I’ve always thought about the future. I love the term “cock-sure ignorance” versus “uncertain wisdom.” Once you think you’re a sage, you’ve just become cock-sure ignorant. It’s really important to understand what you don’t know.
   What I try to teach my students (at VCU and UVA) is that strategy breaks down to a simple thought: planning’s not about future decisions. It’s about the future of present decisions. Are you doing the things you need to do today to have the future you want? To have some sense of the future, what’s really important is what you’re doing today on that journey.
   History is gone. You learn from it. The future is abstract. You live only in the present.

   Collegiate is a much different place now than when you sent your first child here in 1964. Much has changed, but the values espoused by Mrs. Flippen and Mr. Pitt remained intact.
   They are. I certainly feel it. Everything I see is very, very positive.

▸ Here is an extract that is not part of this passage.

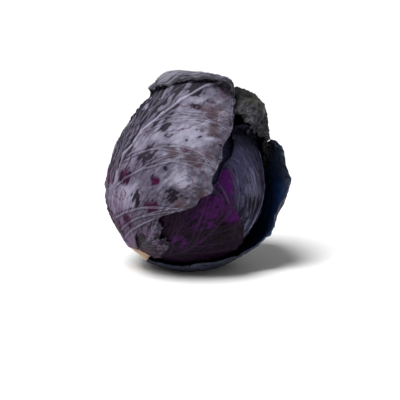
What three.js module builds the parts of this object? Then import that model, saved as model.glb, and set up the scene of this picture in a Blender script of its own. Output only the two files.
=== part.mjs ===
// A red cabbage head with its loose outer leaves, resting on a small flat spot.
// Every leaf is a thin shell of its own, wrapped round one tight heart that grows on a cut stem.
//
// Leaves are laid out in angles round the head. The growing axis runs from the stem to the crown.
// A leaf's midrib lies in the half plane at its heading, an angle round that axis. On the leaf,
// along is the angle from the stem towards the crown, and across is the angle to the side.
// Lists of numbers are read evenly spaced: from base to tip, or from the left edge to the right.
import * as THREE from "three";

// Millimetres.
const HEAD_RADIUS = 77; // outer face of the outermost leaves, where they lie on the head
const RESTING_HEIGHT = 73.5; // head centre above the surface that it rests on
const LAYER_PITCH = 3; // from one layer of leaves to the next
const BLADE = 1.6; // thickness of a leaf
const HEART_RADIUS = 65;
const STEM_RADIUS = 11;
const STEM_INNER_END = HEART_RADIUS + 0.5; // distances from the head centre
const STEM_CUT = 77.5;
const STEM_CLEARANCE = 1.4; // between a leaf's base and the stem

// Directions. +X is right, +Y is back and +Z is up.
const CROWN = new THREE.Vector3(0.62, 0.26, 0.74).normalize();
const HEADING_ZERO = new THREE.Vector3(-0.55, -0.49, 0.68);

const LEAVES = [
  {
    name: "front_wrapper_leaf",
    colour: 0x77708c,
    heading: 0,
    layer: 0,
    reach: [106, 114, 121, 134, 153, 153, 145, 126, 96],
    spread: [9, 20, 56, 64, 65, 66, 67],
    lift: [0, 0, 0, 0, 0, 1, 4, 11, 24],
    liftShare: [0.3, 0.55, 0.55, 1.05, 1, 0.4, 0.12, 0.05, 0.05],
    rollLength: [2, 2, 5, 34, 20, 4, 2, 2, 2],
    steps: [14, 14],
  },
  {
    name: "crown_wrapper_leaf",
    colour: 0x4b4f50,
    heading: 250,
    layer: 1,
    reach: [180, 200, 215, 215, 172],
    spread: [9, 36, 56, 58, 50, 38, 32, 24],
    lift: [0, 0, 0, 0, 0, 3, 18, 30, 14],
    liftShare: [0.3, 0.7, 1, 1, 0.3],
    rollLength: [2, 2],
    steps: [18, 12],
  },
  {
    name: "back_wrapper_leaf",
    colour: 0x1f2438,
    heading: 172,
    layer: 0,
    reach: [136, 158, 156, 130, 106],
    spread: [10, 40, 46, 46, 45, 43, 40],
    lift: [0, 0, 0, 1, 4, 7, 9, 11, 17],
    liftShare: [0.9, 1, 0.85, 0.5, 0.3],
    rollLength: [2, 2],
    steps: [14, 12],
  },
  {
    name: "right_leaf",
    colour: 0x4a4260,
    heading: 128,
    layer: 3,
    reach: [140, 162, 174, 176, 170, 156, 146, 132, 108],
    spread: [11, 44, 62, 64, 60, 52, 44],
    lift: [0, 1, 2, 2, 3, 4, 5, 8, 12],
    liftShare: [0, 0, 0, 0.4, 0.7, 0.5, 0.2, 0, 0],
    rollLength: [2, 2, 2, 4, 9, 6, 2, 2, 2],
    steps: [14, 12],
  },
  {
    name: "lower_front_leaf",
    colour: 0x4c1c5c,
    heading: 86,
    layer: 2,
    reach: [80, 90, 92, 90, 80],
    spread: [10, 26, 34, 32],
    lift: [0, 0, 0, 1, 3],
    liftShare: [0.1, 0.1, 0.4, 1, 1.2],
    rollLength: [2, 2],
    steps: [9, 9],
  },
  {
    name: "torn_lower_leaf",
    colour: 0x7d7c88,
    heading: 47,
    layer: 1,
    reach: [36, 52, 58, 42, 24],
    spread: [10, 20, 26],
    lift: [0, 0],
    liftShare: [1, 1],
    rollLength: [2, 2],
    steps: [6, 8],
  },
];
const SPREAD_EVERY = 30; // degrees along, between the half widths in spread
const ROLL_RADIUS = 4.2; // of a rim that curls back outwards
const ROLL_TURN = THREE.MathUtils.degToRad(195);
const ROLL_STEPS = 5;
const ROUND_STEPS = 28; // round the heart and the stem
const HEART_ROWS = 18;

const centre = new THREE.Vector3(0, 0, RESTING_HEIGHT);
const sideways = CROWN.clone().cross(HEADING_ZERO).normalize(); // at heading 90
const ahead = sideways.clone().cross(CROWN); // at heading 0

// Catmull-Rom through evenly spaced values, x from 0 to 1.
function spline(values, x) {
  const place = THREE.MathUtils.clamp(x, 0, 1) * (values.length - 1);
  const i = Math.min(Math.floor(place), values.length - 2);
  const f = place - i;
  const [a, b, c, d] = [i - 1, i, i + 1, i + 2].map(
    (k) => values[THREE.MathUtils.clamp(k, 0, values.length - 1)],
  );
  return b + 0.5 * f * (c - a + f * (2 * a - 5 * b + 4 * c - d + f * (3 * (b - c) + d - a)));
}

function radiusOf(layer) {
  return HEAD_RADIUS - BLADE / 2 - layer * LAYER_PITCH;
}

// The middle of a leaf's blade at u, base to tip, and v, left to right, both from 0 to 1.
function bladePoint(leaf, u, v) {
  const radius = radiusOf(leaf.layer);
  const base = Math.asin((STEM_RADIUS + STEM_CLEARANCE) / radius);
  const tip = THREE.MathUtils.degToRad(spline(leaf.reach, v));
  const along = base + u * (tip - base);
  const stations = THREE.MathUtils.degToRad(SPREAD_EVERY) * (leaf.spread.length - 1);
  const width = THREE.MathUtils.degToRad(spline(leaf.spread, along / stations));
  const across = width * (2 * v - 1);
  const heading = THREE.MathUtils.degToRad(leaf.heading);
  const rib = ahead.clone().multiplyScalar(Math.cos(heading));
  rib.addScaledVector(sideways, Math.sin(heading));
  const side = CROWN.clone().cross(rib);
  const direction = rib.multiplyScalar(Math.sin(along)).addScaledVector(CROWN, -Math.cos(along));
  direction.multiplyScalar(Math.cos(across)).addScaledVector(side, Math.sin(across));
  const lift = Math.max(0, spline(leaf.lift, u)) * spline(leaf.liftShare, v);
  return direction.multiplyScalar(radius + lift);
}

// Rows of blade points from base to tip, with the rolled rim as the last rows.
function bladeRows(leaf) {
  const [rows, columns] = leaf.steps;
  const grid = [];
  for (let i = 0; i <= rows; i++) {
    grid.push(
      Array.from({ length: columns + 1 }, (_, j) => bladePoint(leaf, i / rows, j / columns)),
    );
  }
  const rim = grid[rows];
  const frames = rim.map((point, j) => {
    const forward = point.clone().sub(grid[rows - 1][j]).normalize();
    const edge = rim[Math.min(j + 1, columns)].clone().sub(rim[Math.max(j - 1, 0)]);
    return { forward, outward: edge.cross(forward).normalize() };
  });
  for (let k = 1; k <= ROLL_STEPS; k++) {
    grid.push(
      rim.map((point, j) => {
        const length = (spline(leaf.rollLength, j / columns) * k) / ROLL_STEPS;
        const turn = Math.min(length / ROLL_RADIUS, ROLL_TURN);
        const straight = length - turn * ROLL_RADIUS;
        const { forward, outward } = frames[j];
        return point
          .clone()
          .addScaledVector(forward, ROLL_RADIUS * Math.sin(turn) + straight * Math.cos(turn))
          .addScaledVector(
            outward,
            ROLL_RADIUS * (1 - Math.cos(turn)) + straight * Math.sin(turn),
          );
      }),
    );
  }
  return grid;
}

// Outward unit normals of a grid of points.
function gridNormals(grid) {
  const last = grid.length - 1;
  return grid.map((row, i) =>
    row.map((_, j) => {
      const upper = grid[Math.min(i + 1, last)][j];
      const lower = grid[Math.max(i - 1, 0)][j];
      const right = row[Math.min(j + 1, row.length - 1)];
      const left = row[Math.max(j - 1, 0)];
      const across = right.clone().sub(left);
      return across.cross(upper.clone().sub(lower)).normalize();
    }),
  );
}

// One closed shell: the grid's outer face, its inner face and the rim between them.
function shellGeometry(leaf) {
  const grid = bladeRows(leaf);
  const normals = gridNormals(grid);
  const columns = grid[0].length;
  const floor = leaf.layer * LAYER_PITCH;
  const face = (offset) =>
    grid.flatMap((row, i) =>
      row.map((point, j) => {
        const moved = point.clone().addScaledVector(normals[i][j], offset).add(centre);
        moved.z = Math.max(moved.z, floor + BLADE / 2 - offset);
        return moved;
      }),
    );
  const points = [...face(BLADE / 2), ...face(-BLADE / 2)];
  const inner = grid.length * columns;
  const at = (i, j) => i * columns + j;
  const triangles = [];
  const quad = (a, b, c, d) => triangles.push(a, b, c, a, c, d);
  for (let i = 0; i < grid.length - 1; i++) {
    for (let j = 0; j < columns - 1; j++) {
      const corners = [at(i, j), at(i, j + 1), at(i + 1, j + 1), at(i + 1, j)];
      quad(...corners);
      quad(...corners.map((c) => c + inner).reverse());
    }
  }
  const rimLoop = [
    ...Array.from({ length: columns - 1 }, (_, j) => at(0, j)),
    ...Array.from({ length: grid.length - 1 }, (_, i) => at(i, columns - 1)),
    ...Array.from({ length: columns - 1 }, (_, j) => at(grid.length - 1, columns - 1 - j)),
    ...Array.from({ length: grid.length - 1 }, (_, i) => at(grid.length - 1 - i, 0)),
  ];
  rimLoop.forEach((a, k) => {
    const b = rimLoop[(k + 1) % rimLoop.length];
    quad(a, a + inner, b + inner, b);
  });
  return new THREE.BufferGeometry().setFromPoints(points).setIndex(triangles);
}

// A ball, pressed flat where it lies on the leaves under it.
function heartGeometry() {
  const geometry = new THREE.SphereGeometry(HEART_RADIUS, ROUND_STEPS, HEART_ROWS);
  const position = geometry.getAttribute("position");
  const point = new THREE.Vector3();
  for (let i = 0; i < position.count; i++) {
    point.fromBufferAttribute(position, i).add(centre);
    position.setXYZ(i, point.x, point.y, Math.max(point.z, HEAD_RADIUS - HEART_RADIUS));
  }
  return geometry;
}

// The stub of the stem, with its cut face outwards and its growing end against the heart.
function stemMesh() {
  const profile = [
    [0, STEM_INNER_END],
    [STEM_RADIUS - 2, STEM_INNER_END],
    [STEM_RADIUS, STEM_INNER_END + 2],
    [STEM_RADIUS, STEM_CUT - 1.5],
    [STEM_RADIUS - 1.2, STEM_CUT],
    [0, STEM_CUT],
  ].map(([r, h]) => new THREE.Vector2(r, h));
  const stem = named("stem", new THREE.LatheGeometry(profile, ROUND_STEPS), 0xd9c7a4);
  stem.quaternion.setFromUnitVectors(new THREE.Vector3(0, 1, 0), CROWN.clone().negate());
  stem.position.copy(centre);
  return stem;
}

function named(name, geometry, colour) {
  const material = new THREE.MeshStandardMaterial({ color: colour, roughness: 0.5, metalness: 0 });
  const mesh = new THREE.Mesh(geometry, material);
  mesh.name = name;
  return mesh;
}

const cabbage = new THREE.Group();
cabbage.add(named("heart", heartGeometry(), 0x6a4a80), stemMesh());
LEAVES.forEach((leaf) => cabbage.add(named(leaf.name, shellGeometry(leaf), leaf.colour)));

// The origin is under the middle of the whole head, on the surface that it rests on.
const extent = new THREE.Box3().setFromObject(cabbage);
const middle = extent.getCenter(new THREE.Vector3());
cabbage.position.set(-middle.x, -middle.y, -extent.min.z);

export default cabbage;
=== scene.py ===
import math

import bpy
import numpy as np
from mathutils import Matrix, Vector, kdtree


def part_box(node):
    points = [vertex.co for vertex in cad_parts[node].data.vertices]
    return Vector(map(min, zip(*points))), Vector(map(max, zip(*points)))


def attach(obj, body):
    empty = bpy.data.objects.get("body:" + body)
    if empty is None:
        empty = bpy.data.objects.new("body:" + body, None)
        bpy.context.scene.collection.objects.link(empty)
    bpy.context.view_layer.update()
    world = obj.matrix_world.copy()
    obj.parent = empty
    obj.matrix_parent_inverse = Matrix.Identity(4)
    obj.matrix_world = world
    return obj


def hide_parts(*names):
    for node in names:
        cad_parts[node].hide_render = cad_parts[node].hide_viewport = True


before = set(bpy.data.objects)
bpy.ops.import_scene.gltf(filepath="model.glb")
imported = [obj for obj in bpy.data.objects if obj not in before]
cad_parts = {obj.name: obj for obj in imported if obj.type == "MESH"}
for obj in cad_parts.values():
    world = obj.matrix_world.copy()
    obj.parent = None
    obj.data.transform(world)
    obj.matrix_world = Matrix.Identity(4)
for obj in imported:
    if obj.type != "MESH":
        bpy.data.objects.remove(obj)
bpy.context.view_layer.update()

MM = 0.001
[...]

   You’re a well-respected leader who has played an integral, if understated, role in the community. Yet everyone calls you “Wally.” There’s never been any pretense.
   Ego is one of man’s great sins. At a spiritual level, I’ve always felt that there’s no such thing as an ordinary person. Everyone’s special.
   The prayer of St. Francis of Assisi is my life philosophy. I read that regularly. It’s in understanding that you’re understood. It’s in giving that you receive. It’s in loving that you’re loved.
   When I went to Byrd in ‘67, we had 200 employees. Within 90 days, I was on a first name basis with every one of them. It made a difference.
   I really got that training in the Marine Corps. If you’re out in the field, the first guy to eat is the junior guy, then in order of rank. The senior person eats last. That, to me, is a pretty good metaphor for life. It’s how you treat people.